First, it was probably sensitive, and rightly, to charges of bowing to Hearst money and influence. “Joan Schmerdling” would have had a better chance. Federal and local authorities must have seen, also, that beyond indulging their own fondness for prosecuting radicals, a Hearst conviction might set her up to turn state’s evidence in the penalty phase, something she was apparently not willing to do at the time of her capture, ostensibly because of fear, and possibly, of course, because of sympathy. It is also conceivable that the Establishment Hearsts rejected an initial option to have Patty plead guilty and hope for mercy (the sensible course), not because they had been given to understand that no mercy was forthcoming, but from a naïve confidence that their victimized child would triumphantly bob up. In the event, of course, she sank with the Fifth Amendment tied around her neck like a stone.
It is also possible that the government, by maintaining to the last that this was a serious revolutionary movement it had to protect us from, sought to mitigate the damage done to the prestige of the FBI and law enforcement in general by its ineptness and by the singular atrocity of police behavior at the SLA shootout in Los Angeles. The American treatment of a situation which would have been met, say in England, by bringing up a chemical toilet and a box of sandwiches for the long wait was a national disgrace abroad, however popular it may have been here. In its sudden and disproportionate violence, it seemed to reflect a peculiarly American taste in denouement.
In his summation, Browning reiterated the substance of the government contention that Hearst’s story of having been coerced into joining the SLA was “incredible.” “It’s too big a pill to swallow, ladies and gentlemen. It just does not wash.” To some it might seem more incredible that an abused and imprisoned victim could easily, without coercion, be taken in by the peculiarly incoherent ideology of the SLA, to say nothing of their cockroach-ridden life style. But the government usually seems to attribute to left-wing ideas an ineffable glamour which it supposes will make them irresistible to anyone but themselves.
By the defense the jury was asked to believe that the SLA treatment of Hearst was such that she felt forced to rob the bank to survive, and that thereafter—since there are seventeen months on the lam to account for—she went along with it in a state of demoralized acquiescence, convinced that the FBI was as likely as the SLA to kill her, and that her parents would not ever want to see her again; that her fear of law enforcement agencies was very reasonably increased by viewing the SLA shootout on TV and hearing Attorney General Saxbe denounce her as a common criminal; and that she was afraid of being charged in the bank robbery.
On the stand Hearst appeared forth-right but not forthcoming, an intelligent person who has for now exhausted her rather impressive range of adaptive responses. She could neither elaborate nor embroider, and sometimes simply could not answer to or account for her own actions. “I just don’t know what happened to me, Mr. Browning,” she had to say. A doctor who examined her at the time of her capture said that she is nevertheless dramatically improved since then, when she was literally stupefied and amnesiac. There is still much she cannot, or cannot yet, explain.

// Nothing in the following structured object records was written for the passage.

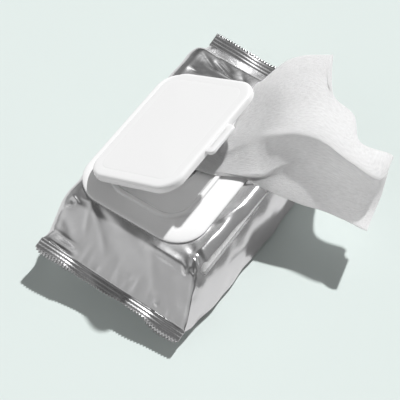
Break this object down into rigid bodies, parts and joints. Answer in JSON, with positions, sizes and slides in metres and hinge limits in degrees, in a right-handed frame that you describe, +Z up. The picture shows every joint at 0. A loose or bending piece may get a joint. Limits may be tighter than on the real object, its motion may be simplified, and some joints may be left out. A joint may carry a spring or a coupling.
{
  "type": "wet wipes pack",
  "caption": "Silver flow-wrapped pouch of wet wipes with a white flip-top dispenser, its hinged lid part open and one wipe drawn out over the front rim.",
  "frame": {"origin": "middle of the pouch's flat underside, on the back seal it rests on", "axes": "+Z up, +X along the pouch from one end seal to the other, +Y to the side that carries the lid's hinge"},
  "size_m": [0.2015, 0.1607, 0.0805],
  "materials": {
    "silver_film": "creased metallised film",
    "white_plastic": "moulded gloss",
    "wipe_cloth": "damp nonwoven"
  },
  "bodies": {
    "pack": {"pouch": "silver_film", "dispenser_base": "white_plastic", "hinge_web": "white_plastic", "pulled_wipe": "wipe_cloth", "folded_wipe_01": "wipe_cloth", "folded_wipe_02": "wipe_cloth", "folded_wipe_03": "wipe_cloth", "folded_wipe_04": "wipe_cloth", "folded_wipe_05": "wipe_cloth", "folded_wipe_06": "wipe_cloth", "folded_wipe_07": "wipe_cloth", "folded_wipe_08": "wipe_cloth", "folded_wipe_09": "wipe_cloth", "folded_wipe_10": "wipe_cloth", "folded_wipe_11": "wipe_cloth", "folded_wipe_12": "wipe_cloth", "folded_wipe_13": "wipe_cloth", "folded_wipe_14": "wipe_cloth", "folded_wipe_15": "wipe_cloth", "folded_wipe_16": "wipe_cloth", "folded_wipe_17": "wipe_cloth", "folded_wipe_18": "wipe_cloth", "folded_wipe_19": "wipe_cloth", "folded_wipe_20": "wipe_cloth", "folded_wipe_21": "wipe_cloth", "folded_wipe_22": "wipe_cloth", "folded_wipe_23": "wipe_cloth", "folded_wipe_24": "wipe_cloth", "folded_wipe_25": "wipe_cloth", "folded_wipe_26": "wipe_cloth", "folded_wipe_27": "wipe_cloth", "folded_wipe_28": "wipe_cloth", "folded_wipe_29": "wipe_cloth"},
    "lid": {"lid": "white_plastic"}
  },
  "joints": [
    {"name": "lid_hinge", "type": "hinge", "parent": "pack", "child": "lid", "pos_m": [-0.0048, 0.0453, 0.0415], "axis": [-1, 0, 0], "range_deg": [-24.5, 82], "deforming": ["hinge_web"]}
  ]
}
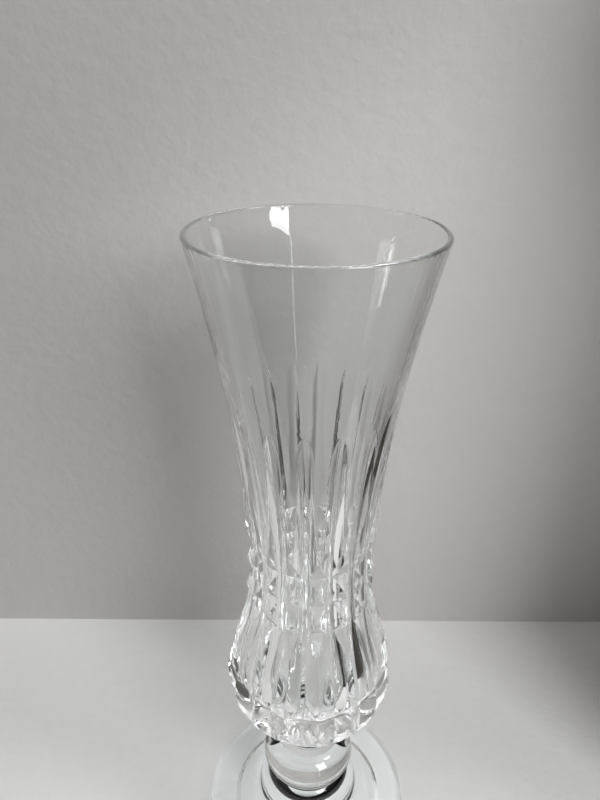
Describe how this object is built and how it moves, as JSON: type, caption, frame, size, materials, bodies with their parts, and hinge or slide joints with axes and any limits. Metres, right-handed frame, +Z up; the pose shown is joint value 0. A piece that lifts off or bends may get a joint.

The jury could not believe her. They had seen that grinning, power-saluting picture, heard her say she was “pissed off” at being captured (in a conversation with a girlfriend, secretly recorded at the jail). The problem for Hearst was that the jury turned out to have no imagination. They could not imagine the kinds of life conditions people adapt to. They could not imagine that you might read the words of someone else into a tape recorder and not mean them, like poor Tokyo Rose, or could come to think you meant them. They could not imagine that they themselves, like most people, might clumsily assist, rather than resist, an assailant. They could not believe that there actually is such a thing as “coercive persuasion,” or that revolution can seem attractive, or that the SLA were really assassins. In fact, people seem unable to imagine the existence of evil at all, unless it comes wearing evil costumes, as the Manson girls do. What people do understand, as Kant observed, is mere badness.
Therefore the trial became one about Hearst’s badness. Listening to the kind of questions the prosecution asked, you got the feeling that here was Miss Teenage America on trial, for telling the nun to go to hell, for not being a virgin, for feeling ambivalent about getting married. Some schoolgirl lies were dredged up. Quantities of school reports and friends’ opinions were introduced to show that she was independent and self-willed, that is, the type of girl who would join an SLA, instead of being ideally feminine and passive. Independence was spoken of as a moral defect; the prosecution even exerted itself to show that she was sarcastic, until the exasperated Bailey objected that his client was not on trial for sarcasm. Objection sustained. But “Did Miss Hearst ever use marijuana or other narcotics?” witnesses were asked by Browning. Objection: prosecution is trying to tell the jury about inadmissable prior offenses. Objection overruled. “Jury stunned by drug revelations,” crowed the press, relieved that the day had produced at least one sensational detail. Nobody told the jury what percentage of American teenagers smokes grass.
And in fact no one could really have told whether the jury was stunned or not. It appeared uncannily like a group of regular folks—necks no redder than most, faces impassive, unwrinkled polyester clothes. The government could only go on the assumption that inside them there existed the same prejudices that pervade the rest of society—against the young, the hip, the rebellious, the funky, and so on. Despite the jurors’ sanctimonious protestations that it hurt them more than it did her, the government was right about them, and perhaps no one ought to have been surprised. The surprising and distressing thing was the ease with which the government also commanded the sympathies of the young, hip, rebellious, and funky in its prosecution of Hearst. It seems a rather sinister coalition.
Considerations of badness prevailed over convincing evidence of duress, at least where this initial crime was concerned. The gun of Cinque De-Freeze seems to have been pointed at her throughout the bank episode, and the government at first suppressed a photograph showing Camilla Hall’s gun pointed at her too. On the stand, Ulysses Hall, an old prison friend of DeFreeze, gave a convincing account of a discussion of the holdup, in which DeFreeze said that because he neither wanted to kill her nor dared to let her go, his plan was to “front her off” so she’d have to stay with them. He didn’t quite trust her, he told Hall, for “though she say ‘yes’ this, ‘yes’ that, what would you say” in her situation?